-- START DATA SECTION --

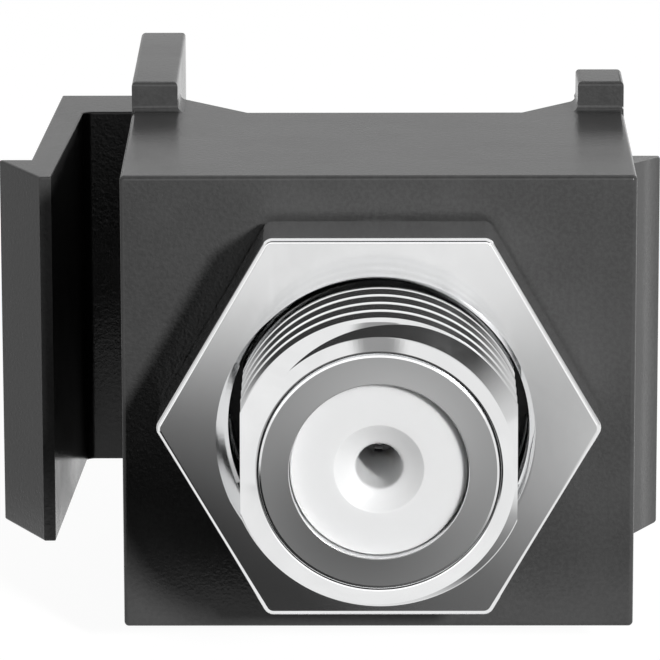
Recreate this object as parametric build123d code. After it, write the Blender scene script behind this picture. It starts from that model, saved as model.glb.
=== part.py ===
"""Snap-in wall-plate block for a satellite TV outlet, with a threaded double-ended coaxial coupler.

Frame, in millimetres: +X is right seen from the front, +Y runs into the wall and +Z is up.
The origin is on the coupler's axis, in the plane of the block's front face.
"""

from build123d import *
import os

os.makedirs("parts", exist_ok=True)

# Block: the rectangular moulding that fills the wall plate's opening
BLOCK_WIDTH = 16.1
BLOCK_HEIGHT = 14.6
BLOCK_DEPTH = 12.27
SIDE_WALL = 1.5
TOP_WALL = 1.5
FRONT_WALL = 3.0
OUTER_EDGE_RADIUS = 0.15
INNER_CORNER_RADIUS = 0.4

# Notch in the rear edge of the top and bottom walls
NOTCH_START = 9.78
NOTCH_LEFT = 4.26
NOTCH_LEFT_END = 12.2
NOTCH_RIGHT = 4.72
NOTCH_RIGHT_END = 11.78

# Ears: the side walls standing above the top wall and below the bottom wall
EAR_RISE = 0.97
EAR_START = 10.05
EAR_ROOT_RADIUS = 0.2
LONG_WALL_DEPTH = 18.8

# Sprung latch on the left: a web off the long wall, a thin arm running forward, and a barb
LATCH_HEIGHT = 12.14
LATCH_WEB = 2.86
LATCH_GAP = 1.88
LATCH_ARM = 0.92
LATCH_ARM_REAR = 1.02
LATCH_SPLAY = 0.56
LATCH_NOSE_DEPTH = 5.6
LATCH_NOSE_WIDTH = 0.38
BARB_BACK_DEPTH = 8.25
BARB_REACH = 1.03
LATCH_ROOT_RADIUS = 0.3
LATCH_EDGE_RADIUS = 0.08

# Fixed catch on the right: a drafted wedge
CATCH_REACH = 1.12
CATCH_HEIGHT = 12.26
CATCH_DRAFT = 0.06
CATCH_START = 6.53
CATCH_BACK = 8.47
CATCH_TIP = 0.25

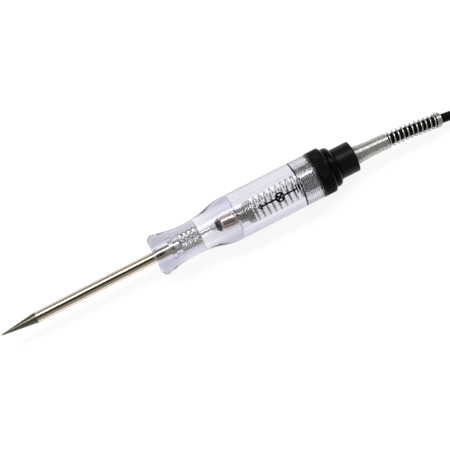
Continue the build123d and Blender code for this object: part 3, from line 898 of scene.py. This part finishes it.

-- END DATA SECTION --

Print the lines above, unchanged, from the start of the records to the line with "NOTCH_RIGHT_END = 11.78", including that final line.

* **ANSWER TO THE TASK**
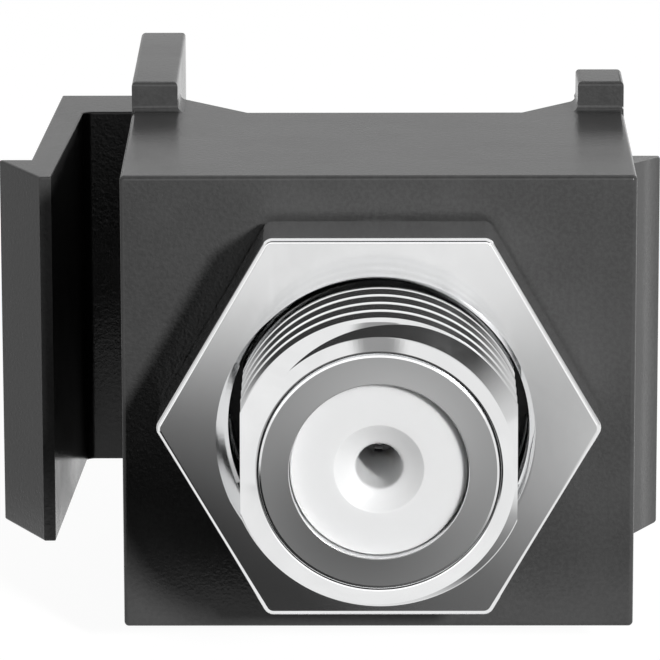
Recreate this object as parametric build123d code. After it, write the Blender scene script behind this picture. It starts from that model, saved as model.glb.
=== part.py ===
"""Snap-in wall-plate block for a satellite TV outlet, with a threaded double-ended coaxial coupler.

Frame, in millimetres: +X is right seen from the front, +Y runs into the wall and +Z is up.
The origin is on the coupler's axis, in the plane of the block's front face.
"""

from build123d import *
import os

os.makedirs("parts", exist_ok=True)

# Block: the rectangular moulding that fills the wall plate's opening
BLOCK_WIDTH = 16.1
BLOCK_HEIGHT = 14.6
BLOCK_DEPTH = 12.27
SIDE_WALL = 1.5
TOP_WALL = 1.5
FRONT_WALL = 3.0
OUTER_EDGE_RADIUS = 0.15
INNER_CORNER_RADIUS = 0.4

# Notch in the rear edge of the top and bottom walls
NOTCH_START = 9.78
NOTCH_LEFT = 4.26
NOTCH_LEFT_END = 12.2
NOTCH_RIGHT = 4.72
NOTCH_RIGHT_END = 11.78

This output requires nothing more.